**DATASET EXTRACT**
-- begin --
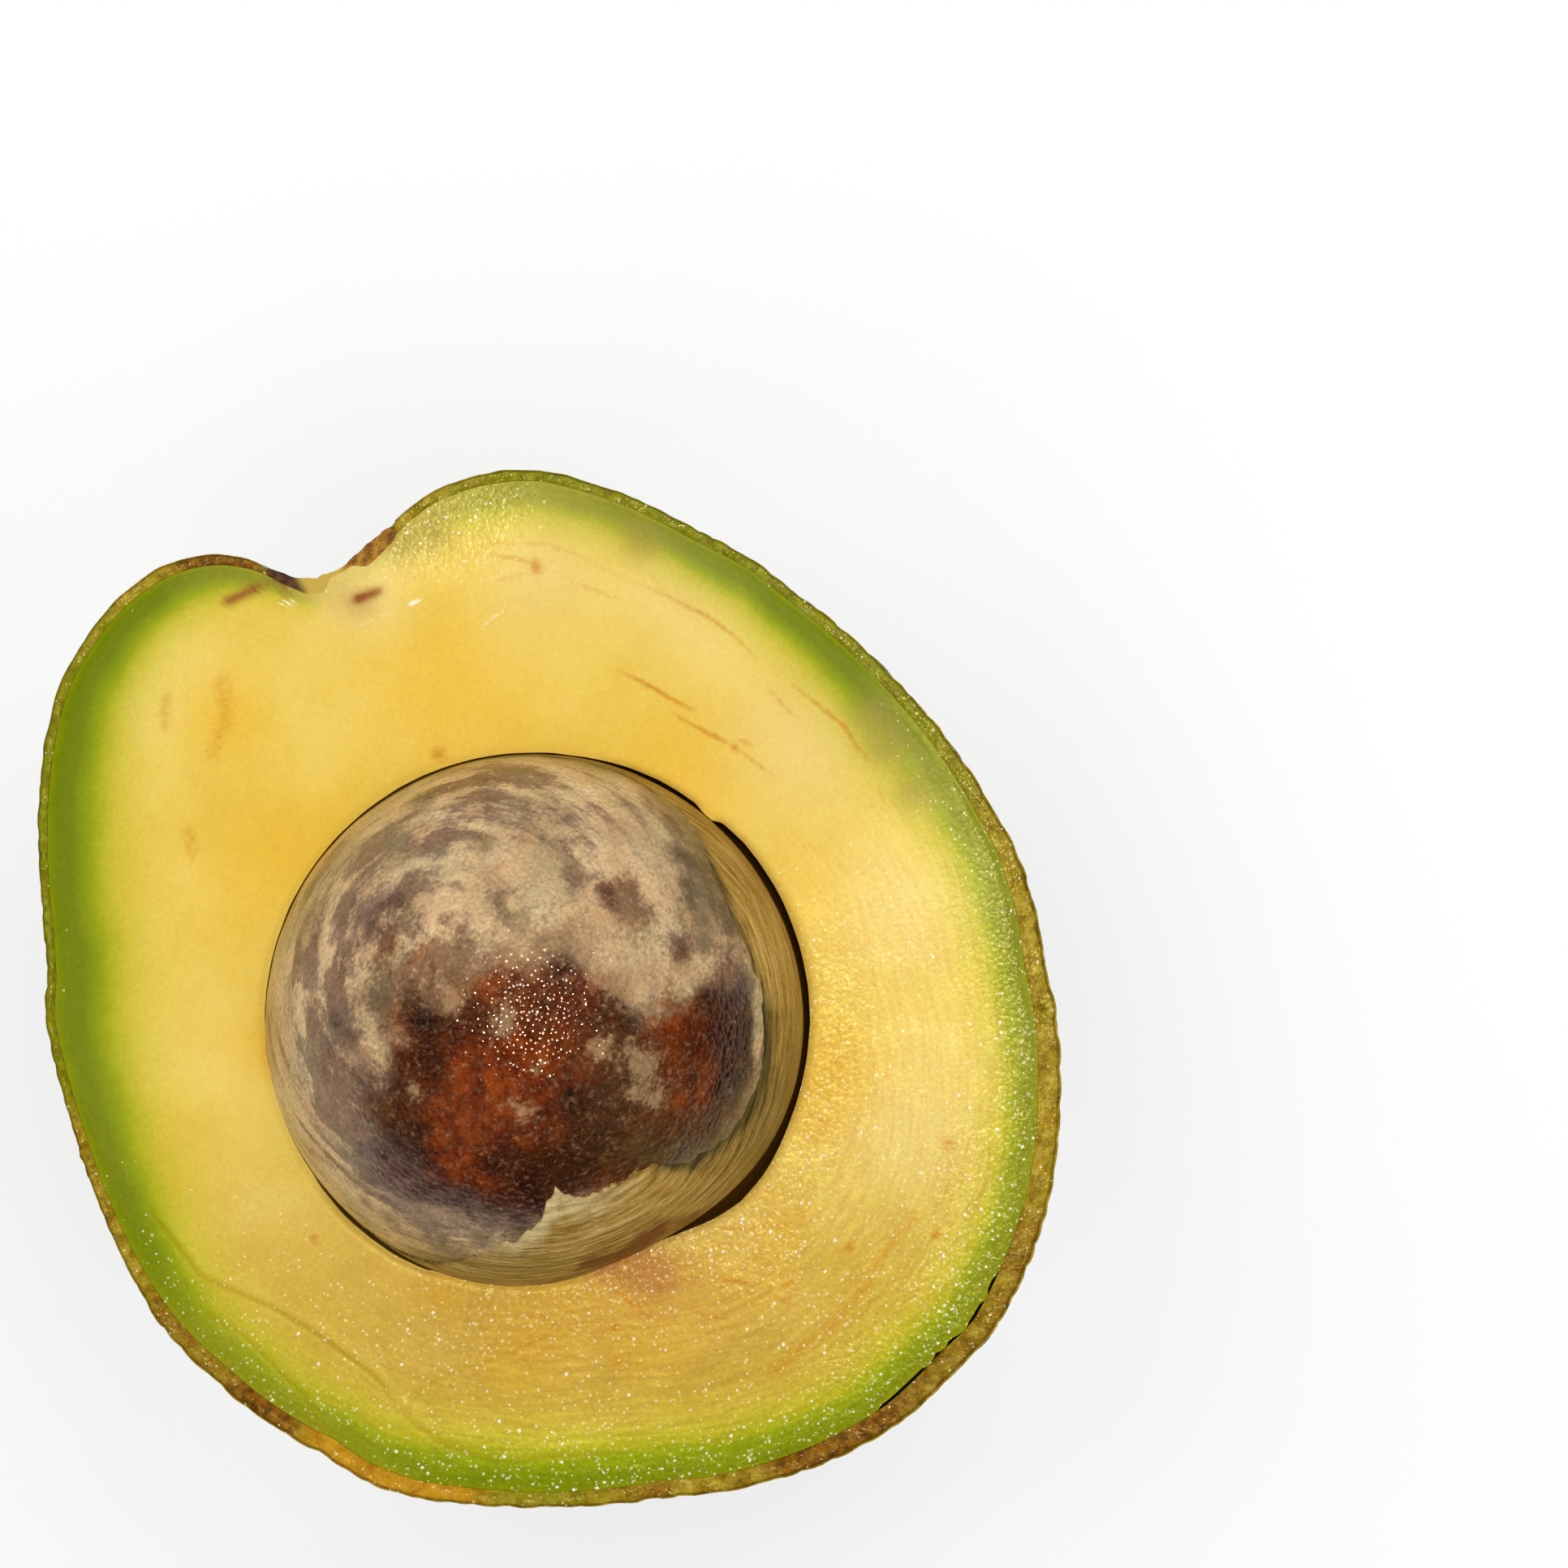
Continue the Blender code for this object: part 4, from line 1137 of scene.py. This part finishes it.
def make_scar():
    """Lumpy cork that lines the dimple, thin in the middle, where the stem's own core was."""
    count, rings = 120, 40
    around = np.linspace(0.0, math.pi, count)[None, :]
    reach = np.linspace(0.02, SCAR_RADIUS, rings)[:, None]
    side = np.cross(STEM, (0.0, 0.0, 1.0))
    lean = reach / MEAN_RADIUS
    directions = (
        np.cos(lean)[..., None] * STEM
        + (np.sin(lean) * np.cos(around))[..., None] * side
        - (np.sin(lean) * np.sin(around))[..., None] * np.array((0.0, 0.0, 1.0))
    )
    turn = np.arctan2(directions[..., 1], directions[..., 0])
    dip = np.arcsin(np.clip(-directions[..., 2], 0.0, 1.0))
    body = fruit_radius(turn, dip)
    lumps = layered(directions * MEAN_RADIUS, 1.3, 51.0)
    top = body + 0.22 * lumps * smooth(0.3, 1.5, reach) - 0.25 * smooth(SCAR_RADIUS - 0.8, SCAR_RADIUS, reach)
    bottom = body - rind_thickness(turn, dip) - 0.12
    points = np.stack((directions * top[..., None], directions * bottom[..., None]))
    points[..., 2] += CUT
    bm = bmesh.new()
    grid = [[[bm.verts.new(point) for point in ring] for ring in face] for face in (points * MM).tolist()]
    for face in grid:
        for low, high in zip(face, face[1:]):
            for a in range(count - 1):
                bm.faces.new((low[a], low[a + 1], high[a + 1], high[a]))
    border = [(0, a) for a in range(count)] + [(r, count - 1) for r in range(1, rings)]
    border += [(rings - 1, a) for a in range(count - 2, -1, -1)] + [(r, 0) for r in range(rings - 2, 0, -1)]
    for (r, a), (r2, a2) in zip(border, border[1:] + border[:1]):
        bm.faces.new((grid[0][r][a], grid[0][r2][a2], grid[1][r2][a2], grid[1][r][a]))
    mesh = bpy.data.meshes.new("cork_of_stem")
    bm.to_mesh(mesh)
    bm.free()
    middle = 1.9 - 1.6 * np.cos(around)
    pale = 1.0 - smooth(-0.5, 0.5, reach - middle)
    light = np.broadcast_to(0.5 + 0.5 * np.cos(around), (rings, count))
    add_layers(mesh, {"pale": np.tile(pale.ravel(), 2), "light": np.tile(light.ravel(), 2)})
    mesh.materials.append(finish_cork())
    place_piece(finish_mesh(mesh), "stem_scar")


def lifted(right, up):
    """The point of the seed, from its middle, that shows at a place in the picture of the cut face."""
    middle = np.array((*seen(*SEED_MIDDLE[:2]), 0.0))
    eye = np.array((*AIM, EYE_HEIGHT))
    ray = np.array((right, up, 0.0)) - eye
    ray /= np.linalg.norm(ray)
    back = (eye - middle) @ ray
    inside = back * back - (eye - middle) @ (eye - middle) + SEED_SIDE ** 2
    point = eye + ray * (-back - math.sqrt(max(0.0, inside))) - middle
    return np.array((*turned(point[0], point[1], -SEEN_TURN), point[2]))


def spots_on_seed(points, places, stretch=1.0):
    """Soft spots on the seed, drawn out by that much round the swirl."""
    axis = lifted(*SWIRL_AT)
    shares = []
    for x, y, size in places:
        middle = lifted(x, y)
        off = points - middle
        round_swirl = np.cross(axis, middle)
        along = off @ (round_swirl / np.linalg.norm(round_swirl))
        square = (off * off).sum(axis=-1) - along ** 2 * (1.0 - stretch ** -2)
        shares.append(np.exp(-0.5 * square / size ** 2))
    return union(shares)


def make_seed():
    """One nearly round solid from a finely divided cube."""
    bm = bmesh.new()
    bmesh.ops.create_cube(bm, size=2.0)
    bmesh.ops.subdivide_edges(bm, edges=bm.edges[:], cuts=95, use_grid_fill=True)
    mesh = bpy.data.meshes.new("seed_of_half")
    bm.to_mesh(mesh)
    bm.free()
    points = np.empty(len(mesh.vertices) * 3)
    mesh.vertices.foreach_get("co", points)
    warped = np.tan(points.reshape(-1, 3) * math.pi / 4.0)
    directions = warped / np.linalg.norm(warped, axis=1, keepdims=True)
    radius = seed_radius(directions)
    even = directions * SEED_SIDE
    radius = radius + 0.1 * grain_at(even, 9.0, 61.0) + 0.035 * grain_at(even, 2.2, 62.0)
    radius -= 0.12 * bell(np.linalg.norm(even - lifted(*SEED_PIT), axis=1), 0.5)
    limit = np.where(directions[:, 2] > 0.9, SEED_TOP + 0.1, math.inf)
    surface = directions * np.minimum(radius, limit)[:, None]
    mesh.vertices.foreach_set("co", ((surface + SEED_MIDDLE + np.array((0.0, 0.0, CUT))) * MM).ravel())
    turn = np.arctan2(directions[:, 1], directions[:, 0])
    over = surface[:, 2] - by_angle(turn, COAT_EDGE)
    by_coat = bell(over, 2.0) * by_angle(turn, SEED_BY_COAT)
    calm = bell(np.linalg.norm(surface - lifted(*CALM_AT), axis=1), 6.5)
    wander = np.stack([grain_at(surface, 2.6, seed) for seed in (81.0, 82.0, 83.0)], axis=-1)
    loose = surface + 1.1 * wander
    middle = lifted(*SWIRL_AT)
    middle /= np.linalg.norm(middle)
    side = np.cross(middle, (0.0, 0.0, 1.0))
    side /= np.linalg.norm(side)
    around = np.arctan2(directions @ np.cross(middle, side), directions @ side)
    away = angle_between(directions, middle) * SEED_SIDE
    add_layers(mesh, {
        **{name: spots_on_seed(loose, places, stretch) for name, (places, stretch) in SEED_SPOTS.items()},
        "streaky": 1.0 - calm,
        "dot": spots_on_seed(surface, SEED_DOTS),
        "olive": union((by_coat, 0.7 * spots_on_seed(surface, SEED_OLIVE))),
        "swirl": np.stack((1.4 * np.cos(around), 1.4 * np.sin(around), away / 2.2), axis=-1),
    })
    mesh.materials.append(finish_seed())
    place_piece(finish_mesh(mesh), "seed")


def make_coat():
    """A thin cup that clings to the seed, with a ragged torn edge."""
    around = 720
    turn = np.arange(around)[None, :] * math.tau / around
    edge = by_angle(turn, COAT_EDGE)
    ring = unit(turn, 0.0) * SEED_SIDE
    torn = smooth(6.0, 13.0, edge)
    edge = edge + torn * (0.45 * grain_at(ring, 1.7, 71.0) + 0.22 * grain_at(ring, 0.6, 72.0))
    top = np.arcsin(np.clip(edge / SEED_SIDE, -0.9, 0.9))
    shares = np.linspace(0.0, 1.0, 60)[:, None] ** 0.8
    bottom = math.radians(-88.0)
    rise = bottom + (top - bottom) * shares
    directions = unit(turn, -rise)
    taper = 1.0 - smooth(0.9, 1.0, shares) * by_angle(turn, COAT_TAPER)
    body = seed_radius(directions)
    creases = layered(directions * SEED_SIDE * np.array((1.0, 1.0, 3.0)), 4.0, 73.0)
    thick = by_angle(turn, COAT_THICKNESS) * taper + 0.04 * creases * smooth(0.5, 0.8, shares)
    outer = directions * (body + np.maximum(thick, 0.0) - 0.02)[..., None]
    inner = directions * (body - 0.3)[..., None]
    rows = np.concatenate((outer, inner[::-1])) + SEED_MIDDLE + np.array((0.0, 0.0, CUT))
    below = edge - outer[..., 2]
    angle = seen_angle(turn)
    rust = sum(
        amount * bell(angle - middle, 4.5) * bell(outer[..., 2] - height, 1.6)
        for middle, height, amount in COAT_RUST
    )
    flat = 2.2 * unit(turn, 0.0 * rise)

    def both(values):
        """Values of the outside, given to the inside too."""
        values = np.broadcast_to(values, (*outer.shape[:2], *values.shape[2:]))
        return np.concatenate((values, values[::-1]))

    layers = {
        "tan": both(by_angle(turn, COAT_TAN)),
        "dusk": both(bell(below, 0.7) * by_angle(turn, COAT_DUSKY_EDGE) + by_angle(turn, COAT_DUSK)),
        "fresh": both(bell(below, 1.15) * by_angle(turn, COAT_FRESH)),
        "rust": both(np.clip(rust, 0.0, 1.0)),
        "swirl": both(np.stack((flat[..., 0], flat[..., 1], outer[..., 2] / 0.7), axis=-1)),
    }
    piece = loft("torn_coat_of_seed", rows, layers, (finish_coat(),))
    place_piece(piece, "seed_coat")


# Stage

def make_floor():
    bm = bmesh.new()
    bmesh.ops.create_grid(bm, x_segments=1, y_segments=1, size=1.5)
    mesh = bpy.data.meshes.new("floor")
    bm.to_mesh(mesh)
    bm.free()
    paint = Finish("pale floor")
    paint.wire(paint.shader, {"Base Color": (0.99, 0.99, 0.99, 1.0), "Roughness": 0.9})
    mesh.materials.append(paint.made)
    floor = bpy.data.objects.new("floor", mesh)
    bpy.context.scene.collection.objects.link(floor)


def area_light(name, place, size, power):
    data = bpy.data.lights.new(name, "AREA")
    data.shape = "DISK"
    data.size = size
    data.energy = power
    light = bpy.data.objects.new(name, data)
    target = Vector((0.0, 0.0, CUT * MM))
    light.location = Vector(place)
    light.rotation_euler = (target - light.location).to_track_quat("-Z", "Y").to_euler()
    bpy.context.scene.collection.objects.link(light)


def light_scene():
    """A small lamp high over the cut face, four soft boxes round it and a little light from everywhere."""
    area_light("key", (0.115, 0.015, 1.15), 0.07, 7.9)
    for index, power in enumerate((2.4, 1.5, 1.5, 2.4)):
        turn = math.radians(100 + 90 * index)
        area_light(f"soft_box_{index}", (0.85 * math.cos(turn), 0.85 * math.sin(turn), 0.89), 1.1, power)
    world = bpy.data.worlds.new("studio")
    world.use_nodes = True
    world.node_tree.nodes["Background"].inputs["Color"].default_value = (1.0, 1.0, 1.0, 1.0)
    world.node_tree.nodes["Background"].inputs["Strength"].default_value = 0.12
    bpy.context.scene.world = world
    bpy.context.scene.view_settings.view_transform = "Standard"


def add_camera():
    """Looks straight down on the cut face, at the place that the middle of the picture shows."""
    data = bpy.data.cameras.new("camera")
    data.lens = LENS
    data.sensor_width = SENSOR
    camera = bpy.data.objects.new("camera", data)
    right = Vector((math.cos(SEEN_TURN), -math.sin(SEEN_TURN), 0.0))
    up = Vector((math.sin(SEEN_TURN), math.cos(SEEN_TURN), 0.0))
    back = Vector((0.0, 0.0, 1.0))
    place = (right * AIM[0] + up * AIM[1] + back * (CUT + EYE_HEIGHT)) * MM
    turned = Matrix((right, up, back)).transposed().to_4x4()
    camera.matrix_world = Matrix.Translation(place) @ turned
    bpy.context.scene.collection.objects.link(camera)
    bpy.context.scene.camera = camera


make_flesh()
make_skin()
make_scar()
make_seed()
make_coat()
make_floor()
light_scene()
add_camera()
-- end --
**EXERCISE GOAL**
Copy out each line of the material that holds the word "from".

**EXERCISE ANSWER**
Continue the Blender code for this object: part 4, from line 1137 of scene.py. This part finishes it.
    """The point of the seed, from its middle, that shows at a place in the picture of the cut face."""
    """One nearly round solid from a finely divided cube."""
    """A small lamp high over the cut face, four soft boxes round it and a little light from everywhere."""